Turns out that when you give the members of a team…from a financial sales team or a dodge ball team…when you give each team member money to spend on themselves, it’s spent with no effect.  It’s gone.  When you give team members money and ask them to spend it on their team members, something quite incredible happens.  Spending money on others has a much bigger return. Sale numbers of sales teams go up…substantially.  Dodge ball teams start cleaning up in the league.  When team members are provided with resources and encouraged to be kind to each other, team work gets better, and the team becomes more successful. 

This group looked across the world—how broad is this effect that being kind with your money improves life satisfaction. Michael Norton and his team got data from the Gallup Organization. They ask people, “Did you donate money to charity recently?” and they ask them, “How happy are you with your life in general?” …In almost every country in the world where data can be gathered, people who give money to charity are happier people that people who don’t give money to charity. 

4. Words communicate messages more clearly than money.  Talking by money does not enhance relationships.

One of the most common things for couples to fight about is money.

One of the main reasons couples fight about money is that they use money to say things in the relationship.

  • “I love you unconditionally” translates into saying nothing when one partner is overspending…and a spouse doesn’t know how to raise a conversation about the bank balance
  • Anger at a spouse’s excess work hours or excessively expensive tastes becomes expressed by overspending oneself on one’s own interests or clothes or whatever.
  • or conversely, anger at one’s spouse is expressed by the withholding of money, “I can’t give you any more money for groceries this month” (even though there is still money for other things)
  • Shame (that feeling of being flawed and therefore ‘not good enough”) means that a person shops for prettier clothes, fancier furniture, or more expensive steaks to ensure that a spouse is/stays happy in the relationship.
  • Wanting to “make up” for a deficit of working too hard or really being insensitive by purchasing an expensive gift or meal at a fancy restaurant that one can’t really afford but is a huge gesture to demonstrate a desire to repair the relationship

Using money to communicate anger, fear, or love may work, but it’s expensive.  And not just monetarily.

Using your words to communicate the desire to be close, to feel good enough, to express disappointment or love will always be more effective than communicating with money.

5. Spending money is a only a very short term buzz to improve mental health

People who enjoy shopping will often buy an item when feeling especially stressed after a hard day’s work, or getting dumped, or after an argument with someone important to them.

The purchase gives a bit of a pleasant buzz…it feels good to have something new.
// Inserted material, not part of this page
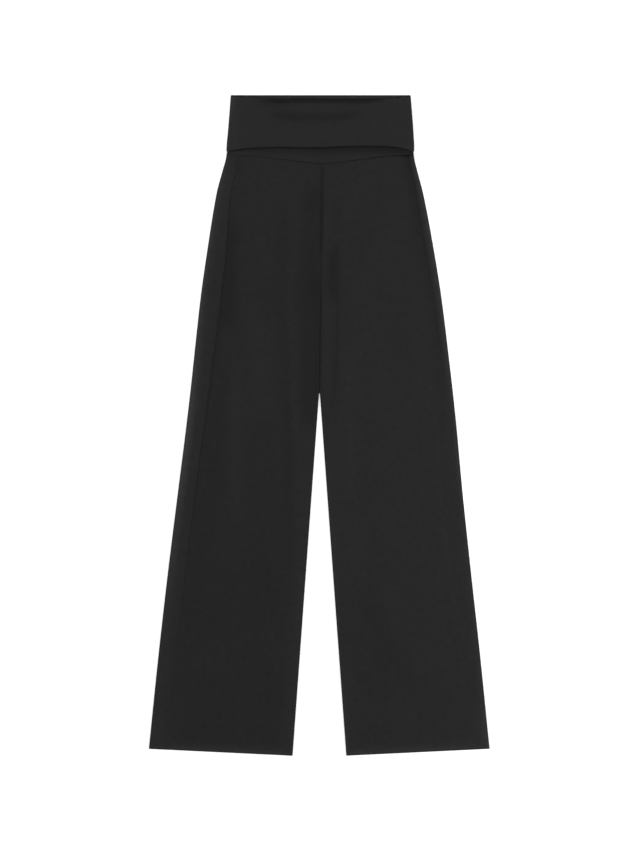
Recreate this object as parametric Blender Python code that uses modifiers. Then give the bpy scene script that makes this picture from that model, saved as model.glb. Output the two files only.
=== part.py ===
"""Wide-leg pull-on trousers in stretch jersey with a fold-over waistband, laid flat on their back.

The waistband is a doubled tube. It is sewn to the legs along a shallow V in front, stands up to the
waist, turns over at the top fold and hangs down over itself to a free edge. Below it the four leg panels
lie on each other, backs below fronts. The backs are cut wider than the fronts: each one turns round the
outer fold and comes a little way onto the front, to the side seam.

Metres. +X is to the wearer's left, +Y towards the waist and +Z up, with the underside on z = 0. A place
on the garment is x and down, its distance below the top fold.
"""

import math
from collections import namedtuple

import bpy
import numpy as np

GARMENT = "wide_leg_trousers"

# Lengths down the garment
LENGTH = 1.0694  # top fold to the inner corners of the hems
HEM_OUTER_DOWN = 1.0584  # top fold to the outer corners of the hems
FRONT_SEAM_DOWN = 0.1110  # top fold to the waistband seam, at the point of its V in front
BACK_SEAM_DOWN = 0.0935  # the same at the centre of the back
SIDE_SEAM_DOWN = 0.0960  # the same at the sides
FREE_EDGE_DOWN = 0.0848  # top fold to the free edge of the turned-down waistband, at the centre
FREE_EDGE_DROP = 0.0070  # how much lower the free edge hangs at the sides
FREE_EDGE_POWER = 5  # how late the free edge drops towards the sides
WAIST_SAG = 0.0095  # how far the front's top fold lies below the back's, at the centre
WAIST_SAG_POWER = 4  # how late it rises towards the sides
CROTCH_DOWN = 0.310
SPLIT_DOWN = 0.473  # where the legs stop touching

# Widths
BAND_SEAM_REACH = 0.1480  # from the middle to where the V ends
HEM_INNER_X = 0.0437  # inner corner of each hem
HEM_OUTER_X = 0.2752  # outer corner of each hem
WAIST_SHIFT = 0.0023  # the waist's middle lies this far towards the wearer's left of the hems' middle
SEAM_X_TOP = 0.0045  # centre seam at the waistband
SEAM_X_SPLIT = 0.0006  # centre seam where the legs part

# Thicknesses and clearances
LEG_CLOTH = 0.0012
BAND_CLOTH = 0.0018  # two plies
PLY_GAP = 0.0003  # between cloth that lies on cloth
SLIT = 0.0006  # the flattened waist, between the front and the back of the waistband
SEAM_GAP = 0.0003
EDGE_LOFT = 0.0015  # how far the front stands clear of the back at a fold, past PLY_GAP
FLAT_LOFT = 0.0009  # the same in the middle of a panel
LOFT_REACH = 0.010  # how soon the loft of an edge dies away
HEM_LOFT = 0.0005
BAND_LOFT = 0.0008  # of the turned-down front over the stretch below it
BAND_FLARE = 0.0008  # its free edge stands up by this much more
BAND_FLARE_REACH = 0.014
BAND_LOFT_POWER = 6  # how late that loft falls to nothing at the sides

# Over this stretch the inner edges change from a flat centre seam to a rolled inside leg
CURL_REACH = 0.070
CURL_DOWN = (CROTCH_DOWN - CURL_REACH, CROTCH_DOWN + CURL_REACH)
LEAST_ROLL = 0.001  # of a whole roll, above the crotch
ROLL_END = 0.0001  # the straight end of a rolled edge, square to the seam

# The legs step down from the waistband's height to the surface over STEP_DOWN, and out to its width
STEP_DOWN = (0.092, 0.128)
STEP_OUT = (0.092, 0.104)

# Heights in the stack of waistband cloth, from its middle plane
STAND_HEIGHT = (SLIT + BAND_CLOTH) / 2
TURNED_HEIGHT = STAND_HEIGHT + BAND_CLOTH + PLY_GAP
STACK_STEP = BAND_CLOTH + PLY_GAP
ROLL_CENTRE = SEAM_GAP / 2 + ROLL_END  # each half's side rolls turn about lines this far from that plane

# Mesh counts
LEG_ROWS = 23
ROW_CROWDING = 1.5  # rows are closer together near the waistband
FRONT_COLUMNS = 12
BACK_COLUMNS = 5
WRAP_COLUMNS = 3
CURL_STEPS = 3
FOLD_STEPS = 6
BAND_COLUMNS = 12
STAND_ROWS = 4
TURNED_ROWS = 7
ROLL_SHARES = np.append(np.linspace(0, 1, CURL_STEPS + 1), 2.0)  # the quarter turn, then the straight end
PASSES = 5  # rounds in which x and down are matched to each other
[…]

It is an attempt to numb the uncomfortable/painful feeling with a shiny new object.

Truly, a cute dress doesn’t really numb the pain…and if your closet is already full, and your credit card already has a balance…it actually will increase the pain in the long run, after the immediate buzz  wears off.

Spending money to feel better doesn’t work.

5. Your approach to time affects your spending habits

Researchers [Clements and Zimbardo] looked at how [3000] people view the past, present and future.

They found that people who are excessively focused on the past—for example, the grandmother who says stuff like “things were so much better when I young”—aren’t likely to take financial risks.

For people who focus on the present, there are hedonists and fatalists.

A hedonist is a pleasure-seeker and tends not to think about consequences. People in this category aren’t typically in good financial situations, even if they are good at math.

For example, Clements said he has known investment bankers who used payday lenders. They could deal with incredibly complex financial problems, but they couldn’t control their impulses, he said.

Fatalists are the people who feel stuck and hopeless in their situation, he said. It might be a single mother who is making trade-offs, working endlessly and feeling like she isn’t making a dent in her debt.

Banks love hedonists and fatalists, Clements said. All they have to do is get a credit card into the hands of a hedonist and give a fatalist a bad deal so that their situation doesn’t improve.

People who are future-oriented tend to rank themselves high in financial literacy, but their excessive focus on what might happen can be to their detriment, Clements said.

For example, they might overpay for insurance because it sounds like a good deal and they want insurance.

Further…some languages do not have a future tense–“futureless languages”–(e.g.Keith Chen says, “A Chinese speaker can basically say something that sounds very strange to an English speaker’s ears. They can say, ‘Yesterday it rain,’ ‘Now it rain,’ ‘Tomorrow it rain.’ In some deep sense, Chinese doesn’t divide up the time spectrum in the same way that English forces us to constantly do in order to speak correctly.”

In languages that do not have a future tense, the speakers see the present and future more fluidly…and that changes their spending patterns: “futureless language speakers, even after this level of control, are 30 percent more likely to report having saved in any given year. Does this have cumulative effects? Yes, by the time they retire, futureless language speakers, holding constant their income, are going to retire with 25 percent more in savings.

For more on this intriguing idea…

 

6. We tend to place a disproportionate amount of emphasis on money for happiness

Our culture often equates income with happiness. We esteem those who have more disposable income.  Our culture often measures success by the size of a person’s home, the number of bells and whistles on their vehicle, or the manufacturers of their clothes. This occurs for both genders, but men tend to be more harshly evaluated on their “ability to provide”.

I wrote a series about the regrets of the dying.  When folks are in their last days, confronting their own mortality, they are not wishing they had made more money, or had a bigger house.  They are wishing they hadn’t worked so hard, that they had put more emphasis on relationships and quality of life.

Bronnie Ware writes: “By simplifying your lifestyle and making conscious choices along the way, it is possible to not need the income that you think you do. And by creating more space in your life, you become happier and more open to new opportunities, ones more suited to your new lifestyle.”